Records from a data source:

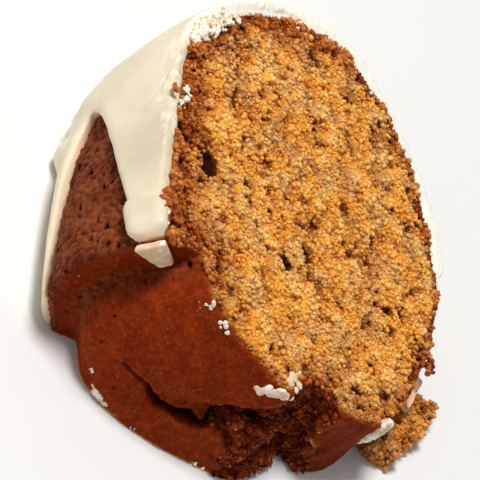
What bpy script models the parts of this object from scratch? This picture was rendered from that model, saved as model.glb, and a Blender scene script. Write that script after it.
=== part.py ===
"""A cut slice of glazed bundt cake, lying on one of its two cut faces.

Metres, +Z up. The ring that the slice comes from lies on its side here: its axis runs along Y with the
glazed crown towards +Y, its outer wall is towards -X and its hole towards +X. Each section of the slice
is an outline in the half-plane of one azimuth, measured up from the lower cut face, which is the
table. An outline point is (inward, height): how far it lies inside the ring's outer radius, and how far
above the level of the lip at the foot of the outer wall.
"""

import math

import bmesh
import bpy
from mathutils import Vector

MM = 0.001

# The ring and the wedge cut out of it.
RING_RADIUS = 120 * MM
SLICE_ANGLE = math.radians(17.4)

# The section: straight outer wall, then three quarters of a superellipse.
WALL_HEIGHT = 49 * MM
WALL_BARREL = 0.8 * MM
CREST_INWARD = 49 * MM
CREST_HEIGHT = 90 * MM
BELLY_INWARD = 83.8 * MM
BELLY_HEIGHT = 46 * MM
TOE_INWARD = 62 * MM
OUTER_POWER = 1.6
INNER_POWER = 1.7
TOE_POWER = 1.6

# One flute of the pan swells the outer wall between the two cuts.
FLUTE_SWELL = 6.5 * MM
FLUTE_ANGLE = math.radians(16.2)
FLUTE_SKEW = 1.25
FLUTE_AT_SHOULDER = 0.5
FLUTE_AT_CREST = 0.1
SHOULDER_DROP = 5 * MM
WALL_LEAN_LOWER = 1.2 * MM

# The baked top, which is the ring's underside: a ledge, a groove and a dome that rose out of the pan.
LEDGE_WIDTH_UPPER = 10.7 * MM
LEDGE_WIDTH_LOWER = 6 * MM
LEDGE_RISE_UPPER = 4.6 * MM
LEDGE_RISE_LOWER = 0.4 * MM
LEDGE_FLUTE_SHARE = 0.9
GROOVE_WIDTH = 1.4 * MM
DOME_END_INWARD = 70 * MM
DOME_DEPTH_UPPER = 11.5 * MM
DOME_DEPTH_LOWER = 16 * MM
DOME_POWER_UPPER = 1.7
DOME_POWER_LOWER = 2.5

# The tear that runs round the dome, and the crack that leaves it.
TEAR_UPPER = (38 * MM, 46 * MM, 50 * MM, 56 * MM)
TEAR_LOWER = (43 * MM, 55.3 * MM, 56 * MM, 59.5 * MM)
TEAR_TOP_UPPER = -2.5 * MM
TEAR_TOP_LOWER = -3 * MM
SHELF_DROP_UPPER = 4.2 * MM
SHELF_DROP_LOWER = 7.3 * MM
CRACK_START = (41 * MM, math.radians(4.5))
CRACK_BEND = (30 * MM, math.radians(12))
CRACK_END = (13 * MM, math.radians(12.6))
CRACK_STEPS = 12
CRACK_HALF_WIDTH = 2.0 * MM
CRACK_DEPTH = 4.2 * MM

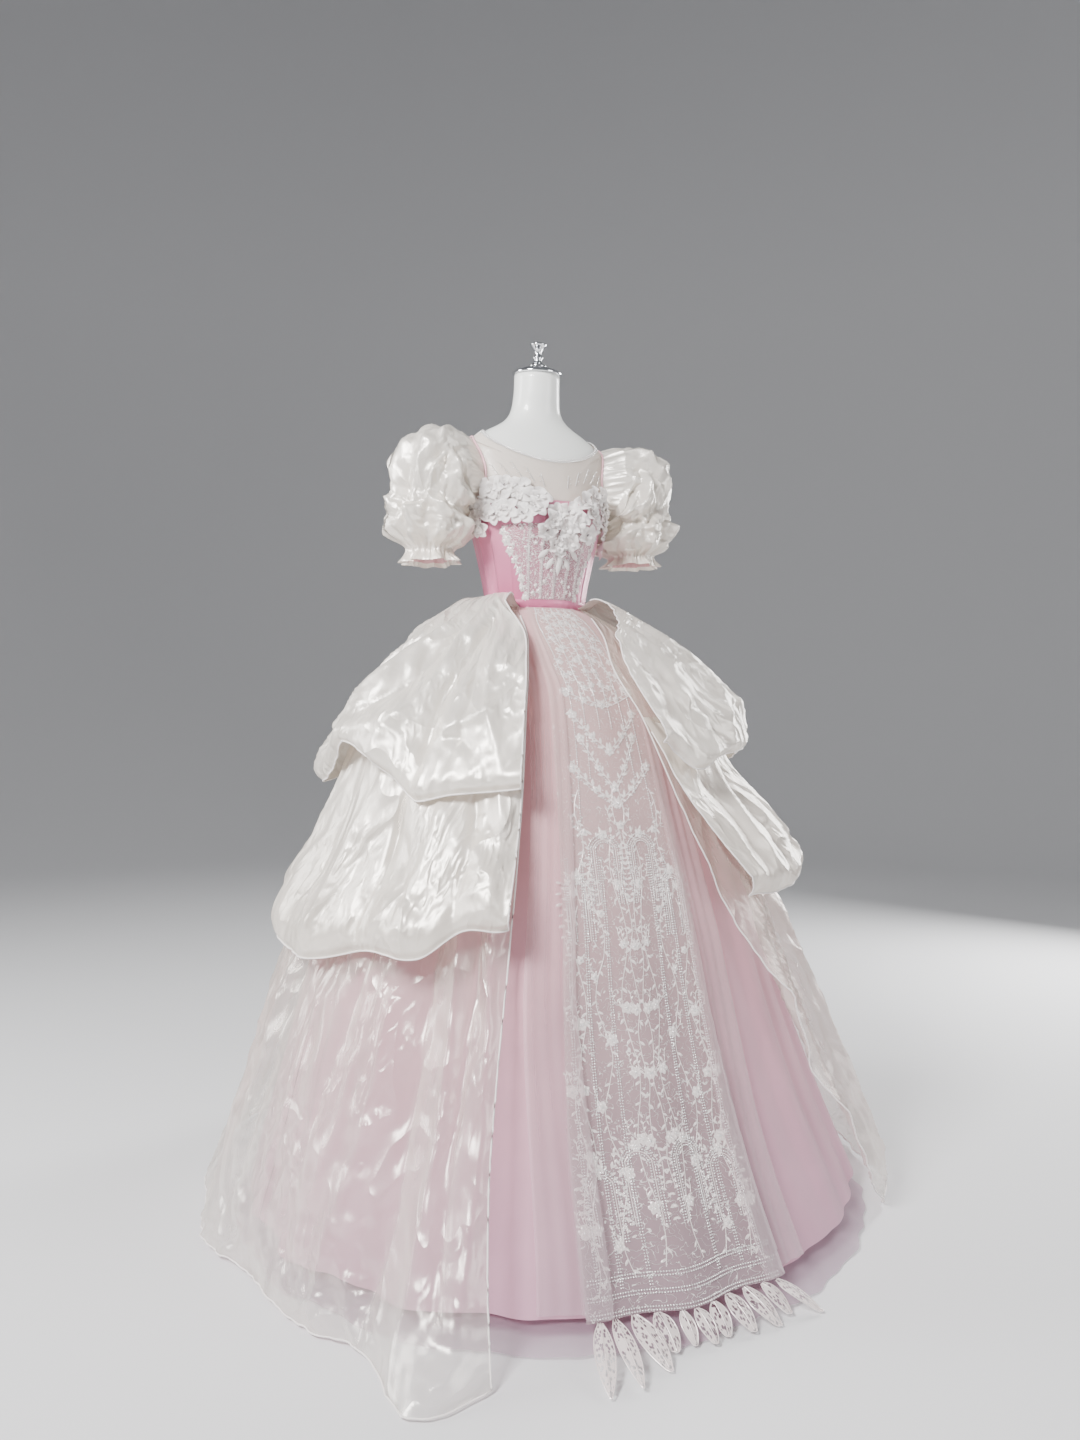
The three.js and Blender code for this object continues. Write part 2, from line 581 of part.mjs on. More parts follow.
// A left puff sleeve as rings of points, from the armhole to the frilled cuff, which is raised by lift.
function sleeveGrid(lift) {
  const first = armholeRing(SLEEVE_SEAM, SLEEVE_CLEAR + CLOTH, SLEEVE_COLUMNS);
  const rings = SLEEVE.map(({ x, z, run, across, deep, fold, turn }, j) =>
    range(SLEEVE_COLUMNS, (i) => {
      const t = (360 * i) / SLEEVE_COLUMNS;
      const wave = Math.cos(rad(SLEEVE_FOLDS * t + turn)) + 0.5 * Math.sin(rad(3 * t + 2 * turn));
      const grow = 1 + (fold * wave) / across;
      const up = across * grow * Math.cos(rad(t));
      const y = -deep * grow * Math.sin(rad(t));
      const raised = z + lift * (j / (SLEEVE.length - 1)) ** 2;
      return new THREE.Vector3(x + up * Math.sin(rad(run)), y, raised + up * Math.cos(rad(run)));
    }),
  );
  return [first, ...rings];
}
function addSleeves() {
  const rings = (lift) => sleeveGrid(lift).map((ring) => [...ring].reverse());
  const { inner, outer, clear, out, columns } = PIPING;
  const piping = (distance) =>
    [outer, inner].map((wider) => [...armholeRing(wider, distance, columns)].reverse());
  for (const [name, grid, edge] of [
    ["left", rings(SLEEVE_LIFT), piping],
    ["right", mirrored(rings(0)), (distance) => mirrored(piping(distance))],
  ]) {
    add(`sleeve_${name}`, wall(orient(grid), true, CLOTH), "organza");
    add(`armhole_binding_${name}`, shell(orient(edge(out)), orient(edge(clear)), true), "pink");
  }
}

// Turns a closed tube's columns so that moved() pushes its points away from the tube's middle.
function orient(grid) {
  const middle = new THREE.Vector3();
  grid[0].forEach((p) => middle.addScaledVector(p, 1 / grid[0].length));
  const across = grid[0][1].clone().sub(grid[0][0]);
  const down = grid[1][0].clone().sub(grid[0][0]);
  const outward = grid[0][0].clone().sub(middle);
  return down.cross(across).dot(outward) > 0 ? grid : grid.map((row) => [...row].reverse());
}

// Flowers and beads sewn thickly across the bust: bumps on the outside of a plain-backed band.
function flowerEdges(bearing) {
  const [above, below] = [FLOWER_TOP, FLOWER_BOTTOM];
  const side = Math.abs(bearing);
  const drop = above.drop * THREE.MathUtils.smoothstep(side, above.dropFrom, above.dropTo);
  const point = below.point * bell(bearing, below.bearing, below.spread);
  return {
    top: above.z + above.swell * bell(side, above.bearing, above.spread) - drop,
    bottom: below.z - point - below.side * bell(side, below.sideAt, below.sideSpread),
  };
}
function addBustFlowers() {
  const { edge, columns, rows, clear, low, high } = FLOWERS;
  const grid = (raised) =>
    range(rows + 1, (j) =>
      range(columns + 1, (i) => {
        const bearing = lerp(-edge, edge, i / columns);
        const { top, bottom } = flowerEdges(bearing);
        const inside = j > 0 && j < rows && i > 0 && i < columns;
        const bump = (((i * 5 + j * 3) % 7) / 6) * (inside ? 1 : 0.2);
        const thick = raised ? low + high * bump : 0;
        return bodyPoint(bearing, lerp(top, bottom, j / rows), clear + thick);
      }),
    );
  add("bust_flowers", shell(grid(true), grid(false), false), "flower");
}

// Distance of a skirt layer from the axis at a bearing, on an ellipse with its own front, side and back.
function ellipse({ front, right, left, back }, bearing) {
  const [c, s] = [Math.cos(rad(bearing)), Math.sin(rad(bearing))];
  return 1 / Math.hypot(c / (c > 0 ? front : back), s / (s > 0 ? left : right));
}

// Uneven folds round a layer, from -1 to 1.
const folds = (bearing, count, shift) =>
  0.6 * Math.cos(rad(count * bearing + 25 * Math.sin(rad(3 * bearing)) + shift)) +
  0.4 * Math.cos(rad((count - 5) * bearing + 2.3 * shift));

const pleatsAt = (pleats, side) =>
  pleats.reduce((sum, { bearing, width, depth }) => sum + depth * bell(side, bearing, width), 0);

const skirtBearings = (from, to) => {
  const step = 360 / SKIRT_COLUMNS;
  return range(Math.round((to - from) / step) + 1, (i) => from + i * step);
};

// The bearing of the lace panel's edge at a row of the tulle skirt
function laceEdge(row) {
  return THREE.MathUtils.radToDeg(Math.asin(smooth(LACE, "z", row.z, "half") / ellipse(row, 20)));
}

// The tulle skirt is plain under the lace panel, so that the panel lies flat on it.
function tullePoint(row, bearing) {
  const side = Math.abs(THREE.MathUtils.euclideanModulo(bearing + 180, 360) - 180);
  const plain = THREE.MathUtils.smoothstep(side, laceEdge(row) + 3, laceEdge(row) + 14);
  return at(bearing, ellipse(row, bearing) + row.fold * plain * folds(bearing, 16, 40), row.z);
}
function tucked(bearings) {
  const inset = 0.1;
  return bearings.map((b, i) => b + (i === 0 ? inset : 0) - (i === bearings.length - 1 ? inset : 0));
}
function addTulleSkirt() {
  for (const { name, from, to } of [
    { name: "front", from: -90, to: 90 },
    { name: "back", from: 90, to: 270 },
  ]) {
    const bearings = tucked(skirtBearings(from, to));
    const tulle = TULLE.map((row) => bearings.map((b) => tullePoint(row, b)));
    add(`tulle_${name}`, wall(tulle, false, CLOTH), "tulle");
    const seam = TULLE.findIndex((row) => row.z === LINING[0].z);
    const lining = LINING.map((row) =>
      bearings.map((b) => at(b, ellipse(row, b) + row.fold * folds(b, 16, 40), row.z)),
    );
    lining[0] = moved(tulle, false, -SEAM_GAP - CLOTH)[seam];
    add(`lining_${name}`, wall(lining, false, CLOTH), "lining");
  }
}

// The lace panel is made from the tulle's own rows, moved out.
function addLacePanel() {
  const grid = TULLE.map((row, j) => {
    const fall = (WAIST_Z - row.z) / WAIST_Z;
    return range(LACE_COLUMNS + 1, (i) => {
      const across = lerp(-1, 1, i / LACE_COLUMNS);
      const bearing = laceEdge(row) * across;
      const wave = LACE_WAVE_HEIGHT * fall * fall * (1 + Math.cos(Math.PI * LACE_WAVES * across));
      const clear = j === 0 ? LACE_TOP.clear : LACE_CLEAR;
      return at(bearing, ellipse(row, bearing) + clear + wave, row.z + (j === 0 ? LACE_TOP.rise : 0));
    });
  });
  add("lace_panel", wall(grid, false, CLOTH), "lace");
  const hem = grid[grid.length - 1];
  const edge = laceEdge(TULLE[TULLE.length - 1]);
  LEAVES.forEach((leaf, n) => {
    const place = LACE_COLUMNS * (0.5 + leaf.bearing / (2 * edge));
    const i = THREE.MathUtils.clamp(Math.floor(place), 0, LACE_COLUMNS - 1);
    const start = hem[i].clone().lerp(hem[i + 1], place - i);
    const tangent = hem[i + 1].clone().sub(hem[i]).normalize();
    addLeaf(`lace_leaf_${n + 1}`, leaf, { start, tangent }, n % 2);
  });
}
// A leaf hangs from a point of the panel's hem: its first row lies along the hem, and the rest fans
// outwards.
function addLeaf(name, { bearing, long, half, out, turn }, { start, tangent }, raised) {
  const along = at(bearing + turn, out, -Math.sqrt(1 - out * out));
  const across = new THREE.Vector3(Math.cos(rad(bearing + turn)), Math.sin(rad(bearing + turn)), 0);
  const up = along.clone().cross(across).negate();
  if (up.z < 0) up.negate();
  const ahead = new THREE.Vector3(tangent.y, -tangent.x, 0).normalize();
  const grid = LEAF_SHAPE.map((row) =>
    [-1, 0, 1].map((side) => {
      const point = start.clone();
      if (row.along === 0) {
        return point.addScaledVector(ahead, LEAF.gap).addScaledVector(tangent, side * half * row.half);
      }
      const arch = LEAF.arch * row.along * (1 - row.along) - LEAF.cup * Math.abs(side) * row.half;
      point.addScaledVector(along, long * row.along).addScaledVector(across, side * half * row.half);
      point.addScaledVector(up, arch + raised * LEAF.second - LEAF.sag);
      point.z = Math.max(point.z - LEAF.droop * row.along, LEAF.floor + raised * LEAF.secondFloor);
      return point;
    }),
  );
  add(name, wall(grid, false, LEAF.thick), "lace");
}

// The overskirt's layers on one side, named right or left for the wearer. Bearings there count up from the
// front.
const sideSign = { right: -1, left: 1 };

// The bearing of a column of the overskirt at a height: columns fan out from the front edge to the back
// seam.
function fanned(side, i, z, ahead = 0) {
  const edge = smooth(FRONT_EDGE, "z", z, side) - ahead;
  return lerp(edge, 179.9, i / OVERSKIRT_COLUMNS);
}

// The long sheer layer of the overskirt, open at the front.
function longPoint(row, side, i) {
  const bearing = fanned(side, i, row.z);
  const hem = smooth(LONG_HEM, "bearing", bearing, side);
  const grown = row.fold / LONG_LAYER[LONG_LAYER.length - 1].fold;
  const plain = lerp(ellipse(row, sideSign[side] * bearing), hem, row.flare);
  const wave = row.fold * folds(bearing, 15, 70) - grown * pleatsAt(LONG_PLEATS, bearing);
  return at(sideSign[side] * bearing, plain + wave, row.z);
}

// A short tier: from its top edge, which lies on the layer beneath, to a hem whose height changes round it.
function tierPoint(row, side, i, { top, hems, pleats, shift, ahead }) {
  const guess = fanned(side, i, top - row.drop * (top - hems[0][side]), ahead[side]);
  const z = top - row.drop * (top - smooth(hems, "bearing", guess, side));
  const bearing = fanned(side, i, z, ahead[side]);
  const grown = Math.max(0, row.drop) ** PLEAT_GROWTH;
  const wave = row.fold * folds(bearing, 13, shift) - grown * pleatsAt(pleats, bearing);
  return at(sideSign[side] * bearing, ellipse(row, sideSign[side] * bearing) + wave, z);
}

function addOverskirt() {
  for (const side of ["right", "left"]) {
    const layer = (rows, point) => {
      const grid = rows.map((row) => range(OVERSKIRT_COLUMNS + 1, (i) => point(row, i)));
      return side === "right" ? grid.map((row) => row.reverse()) : grid;
    };
    const long = layer(LONG_LAYER, (row, i) => longPoint(row, side, i));
    const upper = layer(UPPER_TIER, (row, i) => tierPoint(row, side, i, UPPER_CUT));
    const lower = layer(LOWER_TIER, (row, i) => tierPoint(row, side, i, LOWER_CUT));
    lower[0] = moved(long, false, SEAM_GAP + CLOTH)[LOWER_SEAM_ROW];
    add(`overskirt_long_${side}`, wall(long, false, CLOTH), "organza");
    add(`overskirt_lower_${side}`, wall(lower, false, CLOTH), "organza");
    add(`overskirt_upper_${side}`, wall(upper, false, CLOTH), "organza");
  }
}

add("dress_form", formGeometry(), "form");
addStand();
addNeckCap();
addCorset();
addYoke();
addNeckBand();
addZip();
addSleeves();
addBustFlowers();
addTulleSkirt();
addLacePanel();
addOverskirt();

export default root;
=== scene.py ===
# %% [markdown]
# A ball gown of ivory organza over pale pink tulle, on a white limbless dress form. It has a pink boned
# bodice under beaded lace, a sheer yoke, cloth flowers across the bust, two twisted puff sleeves, a tulle
# skirt with an embroidered lace panel and separate lace leaves at its hem, and an overskirt of two puffed
# tiers over a long sheer layer with a train. The scene is in metres, its tables are in millimetres, and the
# gown's front faces -Y. A bearing is an angle in degrees about Z from the front, growing towards the
# wearer's left, which is +X.

# %% Load the frame
import math

import bpy
import numpy as np
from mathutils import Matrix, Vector


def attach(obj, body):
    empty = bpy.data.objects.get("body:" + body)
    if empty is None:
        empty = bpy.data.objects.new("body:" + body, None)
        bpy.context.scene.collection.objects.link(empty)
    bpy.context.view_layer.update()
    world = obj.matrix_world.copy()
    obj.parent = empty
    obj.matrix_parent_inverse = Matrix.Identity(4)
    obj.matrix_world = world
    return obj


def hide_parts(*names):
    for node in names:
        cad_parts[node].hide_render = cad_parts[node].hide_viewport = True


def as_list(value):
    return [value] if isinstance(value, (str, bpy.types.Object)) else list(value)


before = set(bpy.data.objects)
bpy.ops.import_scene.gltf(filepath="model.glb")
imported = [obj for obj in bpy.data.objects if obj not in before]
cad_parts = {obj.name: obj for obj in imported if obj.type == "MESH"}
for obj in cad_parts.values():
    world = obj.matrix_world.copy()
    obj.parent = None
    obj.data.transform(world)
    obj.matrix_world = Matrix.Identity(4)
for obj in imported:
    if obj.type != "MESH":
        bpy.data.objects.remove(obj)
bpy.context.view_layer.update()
DETAIL = 1.0
RNG = np.random.default_rng(33)
print("frame with", len(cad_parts), "nodes")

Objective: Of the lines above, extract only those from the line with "addCorset();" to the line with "import numpy as np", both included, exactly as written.

Written response:
addCorset();
addYoke();
addNeckBand();
addZip();
addSleeves();
addBustFlowers();
addTulleSkirt();
addLacePanel();
addOverskirt();

export default root;
=== scene.py ===
# %% [markdown]
# A ball gown of ivory organza over pale pink tulle, on a white limbless dress form. It has a pink boned
# bodice under beaded lace, a sheer yoke, cloth flowers across the bust, two twisted puff sleeves, a tulle
# skirt with an embroidered lace panel and separate lace leaves at its hem, and an overskirt of two puffed
# tiers over a long sheer layer with a train. The scene is in metres, its tables are in millimetres, and the
# gown's front faces -Y. A bearing is an angle in degrees about Z from the front, growing towards the
# wearer's left, which is +X.

# %% Load the frame
import math

import bpy
import numpy as np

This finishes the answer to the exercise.